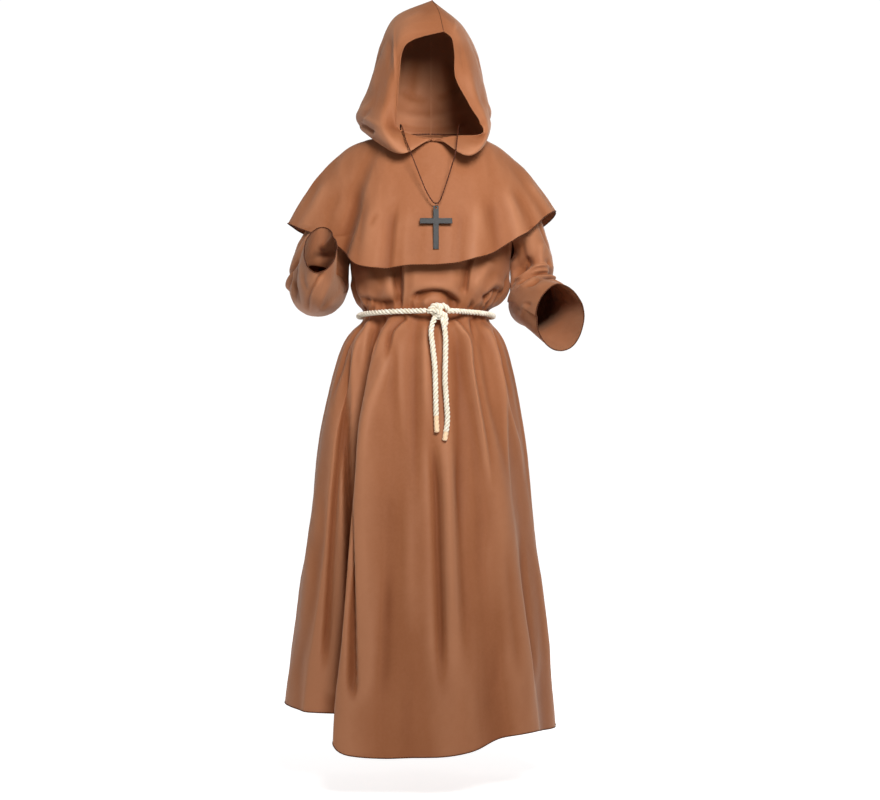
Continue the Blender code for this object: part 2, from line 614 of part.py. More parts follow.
def solid(name, vertices, faces, finish):
    """Make an object of one closed mesh."""
    mesh = bpy.data.meshes.new(name)
    mesh.from_pydata([tuple(point) for point in vertices], [], faces)
    mesh.materials.append(finish)
    mesh.shade_smooth()
    mesh.set_sharp_from_angle(angle=math.radians(50))
    item = bpy.data.objects.new(name, mesh)
    bpy.context.collection.objects.link(item)
    return item


def cloth(name, rows, normals, closed, finish):
    """A cloth wall: a grid's points, the same points moved in, and the edges between them."""
    height, width = len(rows), len(rows[0])
    count = height * width
    outer = [point for line in rows for point in line]
    inner = [point - normal * WALL for line, ways in zip(rows, normals)
             for point, normal in zip(line, ways)]
    faces = []
    for i in range(height - 1):
        for j in range(width if closed else width - 1):
            k = (j + 1) % width
            a, b = i * width + j, i * width + k
            c, d = a + width, b + width
            faces.append((a, b, d, c))
            faces.append((a + count, c + count, d + count, b + count))
    top = count - width
    for j in range(width if closed else width - 1):
        k = (j + 1) % width
        faces.append((k, j, j + count, k + count))
        faces.append((top + j, top + k, top + k + count, top + j + count))
    if not closed:
        for i in range(height - 1):
            a, c = i * width, (i + 1) * width
            faces.append((a, c, c + count, a + count))
            b, d = a + width - 1, c + width - 1
            faces.append((d, b, b + count, d + count))
    return solid(name, outer + inner, faces, finish)


def build_robe(finish):
    """The robe's front and back, joined at the sides and shoulders."""
    front = robe_grid(FRONT_SPANS, 1)
    back = robe_grid(BACK_SPANS, -1)
    front_normals = grid_normals(front, False)
    back_normals = grid_normals(back, False)
    side_rows = len(SKIRT_STEPS) + len(CHEST_LEVELS) + 1
    slope = Vector((NECK_SIDE_Z - SHOULDER_TIP[2], 0.0, SHOULDER_TIP[0] - NECK_HALF_WIDTH)).normalized()
    front_last, back_last = len(front[0]) - 1, len(back[0]) - 1
    for front_column, back_column in ((front_last, 0), (0, back_last)):
        share_normals(front_normals, [(row, front_column) for row in range(side_rows)],
                      back_normals, [(row, back_column) for row in range(side_rows)])
    for rows, normals, last in ((front, front_normals, front_last), (back, back_normals, back_last)):
        for point, normal in zip(rows[-1], normals[-1]):
            if abs(point.x) > NECK_HALF_WIDTH - SEAM_GAP:
                normal.x, normal.y, normal.z = math.copysign(slope.x, point.x), 0.0, slope.z
        for column, inner in ((0, 1), (last, last - 1)):
            spots = [(row, column) for row in range(len(rows))]
            pull_edge(rows, spots, [(row, inner) for row in range(len(rows))])
        top = len(rows) - 1
        pull_edge(rows, [(top, column) for column in range(last + 1)],
                  [(top - 1, column) for column in range(last + 1)])
    cloth("robe_front", front, front_normals, False, finish)
    cloth("robe_back", back, back_normals, False, finish)


def build_sleeves(finish):
    """Both sleeves, from the armholes to the open cuffs."""
    for name, side, table in (("sleeve_right", -1, RIGHT_SLEEVE), ("sleeve_left", 1, LEFT_SLEEVE)):
        rows = sleeve_grid(side, table)
        cloth(name, rows, grid_normals(rows, True), True, finish)


def build_cape(finish):
    """The capelet's front and back, joined over the shoulders."""
    front = cape_grid(CAPE_FRONT_SPANS)
    back = cape_grid(CAPE_BACK_SPANS)
    front_normals = grid_normals(front, False)
    back_normals = grid_normals(back, False)
    front_last, back_last = len(front[0]) - 1, len(back[0]) - 1
    every = range(len(front))
    for front_column, back_column in ((front_last, 0), (0, back_last)):
        share_normals(front_normals, [(row, front_column) for row in every],
                      back_normals, [(row, back_column) for row in every])
    for rows, last in ((front, front_last), (back, back_last)):
        for column, inner in ((0, 1), (last, last - 1)):
            pull_edge(rows, [(row, column) for row in every], [(row, inner) for row in every])
    cloth("cape_front", front, front_normals, False, finish)
    cloth("cape_back", back, back_normals, False, finish)


def build_hood(finish):
    """The hood's two halves, joined from the brow over the top and down to the nape."""
    right = hood_grid(HOOD_RIGHT, -1)
    left = hood_grid(HOOD_LEFT, 1)
    right_normals = grid_normals(right, False)
    left_normals = grid_normals(left, False)
    even_out(right_normals, 1)
    even_out(left_normals, 1)
    last, top = HOOD_COLUMNS - 1, HOOD_ROWS - 1
    back_rows = range(HOOD_ROWS)
    share_normals(right_normals, [(row, 0) for row in back_rows],
                  left_normals, [(row, last) for row in back_rows])
    columns = range(HOOD_COLUMNS)
    share_normals(right_normals, [(top, last - column) for column in columns],
                  left_normals, [(top, column) for column in columns])
    for rows, column, inner in ((right, 0, 1), (left, last, last - 1)):
        pull_edge(rows, [(row, column) for row in back_rows], [(row, inner) for row in back_rows])
        pull_edge(rows, [(top, place) for place in columns], [(top - 1, place) for place in columns])
    cloth("hood_right", right, right_normals, False, finish)
    cloth("hood_left", left, left_normals, False, finish)


def smooth_route(route, count):
    """Points at even steps along a smooth curve through a route's points."""
    lengths = [0.0]
    for here, there in zip(route, route[1:]):
        lengths.append(lengths[-1] + (Vector(there) - Vector(here)).length)
    marked = [(length, *point) for length, point in zip(lengths, route)]
    return [Vector(interpolate(marked, lengths[-1] * step / (count - 1))) for step in range(count)]


def tube(name, points, radius, resolution, finish):
    """A round cord along points, closed at both ends."""
    curve = bpy.data.curves.new(name, "CURVE")
    curve.dimensions = "3D"
    curve.bevel_depth = radius
    curve.bevel_resolution = resolution
    curve.use_fill_caps = True
    spline = curve.splines.new("POLY")
    spline.points.add(len(points) - 1)
    for spot, point in zip(spline.points, points):
        spot.co = (*point, 1.0)
    curve.materials.append(finish)
    item = bpy.data.objects.new(name, curve)
    bpy.context.collection.objects.link(item)
    return item


def belt_points():
    """The belt's middle line, from one side of the knot round the waist to the other."""
    points = []
    knot_x = KNOT_CENTRE[0]
    for step in range(BELT_STEPS + 1):
        angle = 360.0 * step / BELT_STEPS
        ahead = math.cos(math.radians(angle))
        height = BELT_SIDE_Z + (BELT_FRONT_Z - BELT_SIDE_Z) * max(ahead, 0.0)
        ring = robe_ring(angle, WAIST)
        ahead_way = (robe_ring(angle + 1.0, WAIST) - robe_ring(angle - 1.0, WAIST)).normalized()
        outward = ahead_way.cross(Vector((0.0, 0.0, 1.0)))
        point = ring + outward * (ROPE_RADIUS + BELT_CLEARANCE)
        point.z = height
        if ahead > 0.0:
            near_knot = 1.0 - smooth((abs(point.x - knot_x) - KNOT_HALF_GAP) / BELT_JOINS_KNOT)
            point.y += (KNOT_CENTRE[1] - point.y) * near_knot
        if ahead < 0.0 or abs(point.x - knot_x) > KNOT_HALF_GAP + SEAM_GAP:
            points.append(point)
    start = max(range(len(points)), key=lambda index: (points[index] - points[index - 1]).length)
    points = points[start:] + points[:start]
    return smooth_route([tuple(point) for point in points], BELT_POINTS)


def lobe(middle, sizes, finish):
    """One rounded lobe of the knot."""
    bpy.ops.mesh.primitive_uv_sphere_add(segments=14, ring_count=9, radius=1.0)
    item = bpy.context.active_object
    item.data.transform(Matrix.Diagonal((*sizes, 1.0)))
    item.data.transform(Matrix.Translation(middle))
    item.data.materials.append(finish)
    return item


def build_knot(finish):
    """The belt's knot, three lobes in one."""
    parts = []
    for row in KNOT_LOBES:
        middle = Vector(KNOT_CENTRE) + Vector(row[0:3])
        parts.append(lobe(middle, row[3:6], finish))
    knot = parts[0]
    knot.name = "belt_knot"
    knot.data.name = "belt_knot"
    for other in parts[1:]:
        other.hide_render = True
        other.display_type = "WIRE"
        join = knot.modifiers.new("join", "BOOLEAN")
        join.operation = "UNION"
        join.object = other
    return knot


def build_belt(finish):
    """The rope round the waist, its knot and its two hanging ends."""
    tube("belt_loop", belt_points(), ROPE_RADIUS, 2, finish)
    build_knot(finish)
    tube("belt_end_right", smooth_route(BELT_END_RIGHT, END_POINTS), ROPE_RADIUS, 2, finish)
    tube("belt_end_left", smooth_route(BELT_END_LEFT, END_POINTS), ROPE_RADIUS, 2, finish)


def add_outline(curve, corners):
    """Add one closed outline to a flat curve."""
    spline = curve.splines.new("POLY")
    spline.points.add(len(corners) - 1)
    spline.use_cyclic_u = True
    for spot, (x, z) in zip(spline.points, corners):
        spot.co = (x, z, 0.0, 1.0)


def build_cross(metal, wire):
    """The cross with its hole and the small ring, hung from the cord's lowest point."""
    lowest = Vector(CORD_ROUTE[CORD_LOWEST])
    ring_drop = RING_RADIUS - RING_WIRE - CORD_RADIUS - CORD_PLAY
    ring_middle = lowest - Vector((0.0, 0.0, ring_drop))
    hole_middle = ring_middle.z - (RING_RADIUS - RING_WIRE) + RING_PLAY - CROSS_HOLE
    top = hole_middle + CROSS_HOLE_DROP - lowest.z
    bar, arm = 0.5 * CROSS_BAR, 0.5 * CROSS_WIDTH
    arm_top, arm_low = top - CROSS_ARM_DROP + bar, top - CROSS_ARM_DROP - bar
    foot = top - CROSS_HEIGHT
    curve = bpy.data.curves.new("cross", "CURVE")
    curve.dimensions = "2D"
    curve.fill_mode = "BOTH"
    curve.extrude = 0.5 * CROSS_THICK - CROSS_EDGE
    curve.bevel_depth = CROSS_EDGE
    curve.bevel_resolution = 0
    curve.offset = -CROSS_EDGE
    half = [(bar, top), (bar, arm_top), (arm, arm_top), (arm, arm_low), (bar, arm_low), (bar, foot)]
    add_outline(curve, half + [(-x, z) for x, z in reversed(half)])
    turns = [math.tau * step / HOLE_SIDES for step in range(HOLE_SIDES)]
    add_outline(curve, [(CROSS_HOLE * math.sin(turn),
                         hole_middle - lowest.z + CROSS_HOLE * math.cos(turn)) for turn in turns])
    curve.materials.append(metal)
    item = bpy.data.objects.new("cross", curve)
    bpy.context.collection.objects.link(item)
    item.location = lowest
    item.rotation_euler = (math.radians(90.0 + CROSS_LEAN), 0.0, 0.0)
    bpy.ops.mesh.primitive_torus_add(major_segments=RING_TURNS, minor_segments=8,
                                     major_radius=RING_RADIUS, minor_radius=RING_WIRE)
    ring = bpy.context.active_object
    ring.name = "jump_ring"
    ring.data.transform(Matrix.Rotation(math.pi / 2, 4, "Y"))
    ring.data.transform(Matrix.Translation(ring_middle - lowest))
    ring.data.materials.append(wire)
    ring.location = lowest
    ring.rotation_euler = (math.radians(CROSS_LEAN), 0.0, 0.0)


def main():
    """Build the whole costume."""
    remove_everything()
    brown = (0.342, 0.122, 0.051)
    build_robe(material("robe cloth", brown, 0.75))
    build_sleeves(material("sleeve cloth", brown, 0.75))
    build_cape(material("capelet cloth", brown, 0.75))
    build_hood(material("hood cloth", brown, 0.75))
    build_belt(material("rope", (0.88, 0.82, 0.68), 0.85))
    tube("necklace_cord", smooth_route(CORD_ROUTE, CORD_POINTS), CORD_RADIUS, 2,
         material("necklace cord", (0.085, 0.020, 0.008), 0.7))
    build_cross(material("cross metal", (0.045, 0.045, 0.045), 0.45, 0.9),
                material("ring wire", (0.10, 0.09, 0.08), 0.4, 1.0))


main()
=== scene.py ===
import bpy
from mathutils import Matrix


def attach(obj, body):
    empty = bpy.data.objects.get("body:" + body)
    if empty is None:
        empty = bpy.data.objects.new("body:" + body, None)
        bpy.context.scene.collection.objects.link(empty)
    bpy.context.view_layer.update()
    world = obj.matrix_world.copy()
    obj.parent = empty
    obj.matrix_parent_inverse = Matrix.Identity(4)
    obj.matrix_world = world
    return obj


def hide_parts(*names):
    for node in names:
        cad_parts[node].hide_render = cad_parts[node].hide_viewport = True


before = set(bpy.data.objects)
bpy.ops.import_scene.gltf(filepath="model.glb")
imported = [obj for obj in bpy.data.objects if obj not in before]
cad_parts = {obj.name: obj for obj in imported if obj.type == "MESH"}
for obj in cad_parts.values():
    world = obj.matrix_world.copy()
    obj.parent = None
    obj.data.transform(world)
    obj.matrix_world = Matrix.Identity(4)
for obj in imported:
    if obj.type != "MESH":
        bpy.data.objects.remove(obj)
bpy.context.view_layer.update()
import math

import bpy
import numpy as np
from mathutils import Matrix, Vector

# Heights of the robe's main levels, in metres
WAIST = -0.388
UNDERARM = -0.262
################
Task details
Retype precisely, and only, the span of lines that opens at the line containing "0.82, 0.68), 0.85))" and closes at the line containing "before = set(bpy.data.objects)", both inclusive.

Response to the exercise
    build_belt(material("rope", (0.88, 0.82, 0.68), 0.85))
    tube("necklace_cord", smooth_route(CORD_ROUTE, CORD_POINTS), CORD_RADIUS, 2,
         material("necklace cord", (0.085, 0.020, 0.008), 0.7))
    build_cross(material("cross metal", (0.045, 0.045, 0.045), 0.45, 0.9),
                material("ring wire", (0.10, 0.09, 0.08), 0.4, 1.0))


main()
=== scene.py ===
import bpy
from mathutils import Matrix


def attach(obj, body):
    empty = bpy.data.objects.get("body:" + body)
    if empty is None:
        empty = bpy.data.objects.new("body:" + body, None)
        bpy.context.scene.collection.objects.link(empty)
    bpy.context.view_layer.update()
    world = obj.matrix_world.copy()
    obj.parent = empty
    obj.matrix_parent_inverse = Matrix.Identity(4)
    obj.matrix_world = world
    return obj


def hide_parts(*names):
    for node in names:
        cad_parts[node].hide_render = cad_parts[node].hide_viewport = True


before = set(bpy.data.objects)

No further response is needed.